:: Given task ::
Below is the data. Give it again, complete and exact.
□ □ □ □
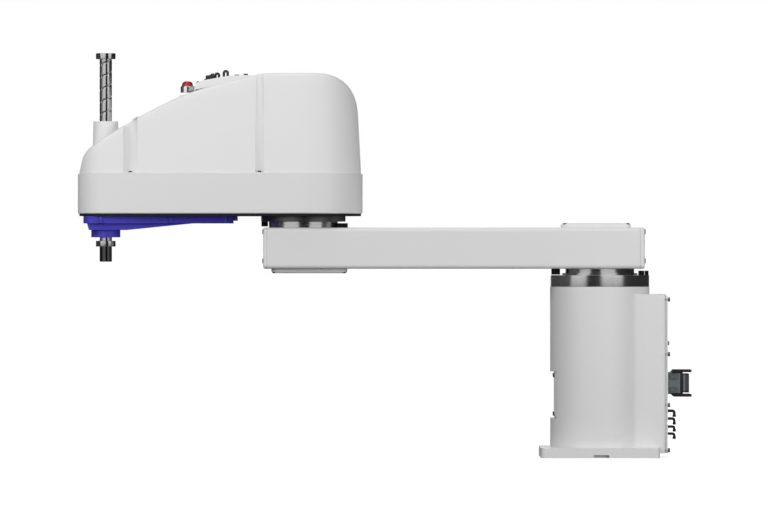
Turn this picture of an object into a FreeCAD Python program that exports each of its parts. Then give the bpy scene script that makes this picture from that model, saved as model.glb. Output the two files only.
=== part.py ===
import FreeCAD, Part

import math
import os

import Sketcher

# Four-axis floor-standing robot with two horizontal arms and a vertical tool shaft.
# Millimetres and degrees. The origin is on the first joint's axis at the underside of
# the foot, +X runs out along the stretched arm and +Z is up.

Vector = FreeCAD.Vector
Rotation = FreeCAD.Rotation

doc = FreeCAD.newDocument("scara_robot")
sheet = doc.addObject("Spreadsheet::Sheet", "Sizes")


# Sizes that carry both their present value and the expression that gives it

class Measure:
    """A size, or a sum of sizes, as a number and as an expression on the sheet."""

    def __init__(self, text, value):
        self.text = text
        self.value = value

    def combine(self, other, sign, value):
        return Measure("(%s %s %s)" % (self.text, sign, other.text), value)

    def __add__(self, other):
        other = measure(other)
        return self.combine(other, "+", self.value + other.value)

    def __radd__(self, other):
        return measure(other) + self

    def __sub__(self, other):
        other = measure(other)
        return self.combine(other, "-", self.value - other.value)

    def __rsub__(self, other):
        return measure(other) - self

    def __mul__(self, other):
        other = measure(other)
        return self.combine(other, "*", self.value * other.value)

    def __rmul__(self, other):
        return measure(other) * self

    def __truediv__(self, other):
        other = measure(other)
        return self.combine(other, "/", self.value / other.value)

    def __rtruediv__(self, other):
        return measure(other) / self

    def __neg__(self):
        return Measure("(0 - %s)" % self.text, -self.value)


def measure(number):
    """A plain number as a Measure; a Measure comes back as it is."""
    if isinstance(number, Measure):
        return number
    return Measure("(%s)" % repr(float(number)), float(number))


def root(square):
    return Measure("sqrt(%s)" % square.text, math.sqrt(square.value))


def cosine(angle):
    angle = measure(angle)
    return Measure("cos(%s * 1 deg)" % angle.text, math.cos(math.radians(angle.value)))


def sine(angle):
    angle = measure(angle)
    return Measure("sin(%s * 1 deg)" % angle.text, math.sin(math.radians(angle.value)))


sheet_rows = []


def size(alias, value):
    """Write one driving size into the sheet and give it back as a Measure."""
    row = len(sheet_rows) + 1
    sheet_rows.append(alias)
    sheet.set("A%d" % row, alias)
    sheet.set("B%d" % row, str(value))
    sheet.setAlias("B%d" % row, alias)
    return Measure("Sizes.%s" % alias, float(value))


# Fits and running gaps
seat_gap = size("seat_gap", 0.3)
run_gap = size("run_gap", 0.5)
shaft_fit = size("shaft_fit", 0.06)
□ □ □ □
:: Correct result ::
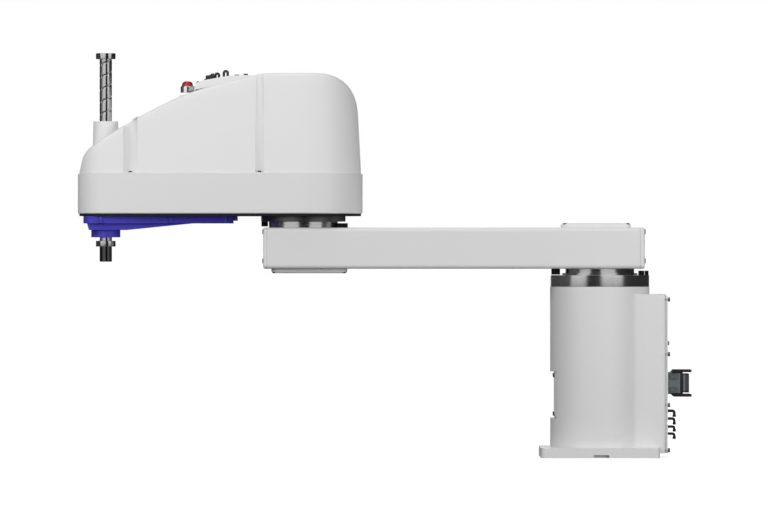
Turn this picture of an object into a FreeCAD Python program that exports each of its parts. Then give the bpy scene script that makes this picture from that model, saved as model.glb. Output the two files only.
=== part.py ===
import FreeCAD, Part

import math
import os

import Sketcher

# Four-axis floor-standing robot with two horizontal arms and a vertical tool shaft.
# Millimetres and degrees. The origin is on the first joint's axis at the underside of
# the foot, +X runs out along the stretched arm and +Z is up.

Vector = FreeCAD.Vector
Rotation = FreeCAD.Rotation

doc = FreeCAD.newDocument("scara_robot")
sheet = doc.addObject("Spreadsheet::Sheet", "Sizes")


# Sizes that carry both their present value and the expression that gives it

class Measure:
    """A size, or a sum of sizes, as a number and as an expression on the sheet."""

    def __init__(self, text, value):
        self.text = text
        self.value = value

    def combine(self, other, sign, value):
        return Measure("(%s %s %s)" % (self.text, sign, other.text), value)

    def __add__(self, other):
        other = measure(other)
        return self.combine(other, "+", self.value + other.value)

    def __radd__(self, other):
        return measure(other) + self

    def __sub__(self, other):
        other = measure(other)
        return self.combine(other, "-", self.value - other.value)

    def __rsub__(self, other):
        return measure(other) - self

    def __mul__(self, other):
        other = measure(other)
        return self.combine(other, "*", self.value * other.value)

    def __rmul__(self, other):
        return measure(other) * self

    def __truediv__(self, other):
        other = measure(other)
        return self.combine(other, "/", self.value / other.value)

    def __rtruediv__(self, other):
        return measure(other) / self

    def __neg__(self):
        return Measure("(0 - %s)" % self.text, -self.value)


def measure(number):
    """A plain number as a Measure; a Measure comes back as it is."""
    if isinstance(number, Measure):
        return number
    return Measure("(%s)" % repr(float(number)), float(number))


def root(square):
    return Measure("sqrt(%s)" % square.text, math.sqrt(square.value))


def cosine(angle):
    angle = measure(angle)
    return Measure("cos(%s * 1 deg)" % angle.text, math.cos(math.radians(angle.value)))


def sine(angle):
    angle = measure(angle)
    return Measure("sin(%s * 1 deg)" % angle.text, math.sin(math.radians(angle.value)))


sheet_rows = []


def size(alias, value):
    """Write one driving size into the sheet and give it back as a Measure."""
    row = len(sheet_rows) + 1
    sheet_rows.append(alias)
    sheet.set("A%d" % row, alias)
    sheet.set("B%d" % row, str(value))
    sheet.setAlias("B%d" % row, alias)
    return Measure("Sizes.%s" % alias, float(value))


# Fits and running gaps
seat_gap = size("seat_gap", 0.3)
run_gap = size("run_gap", 0.5)
shaft_fit = size("shaft_fit", 0.06)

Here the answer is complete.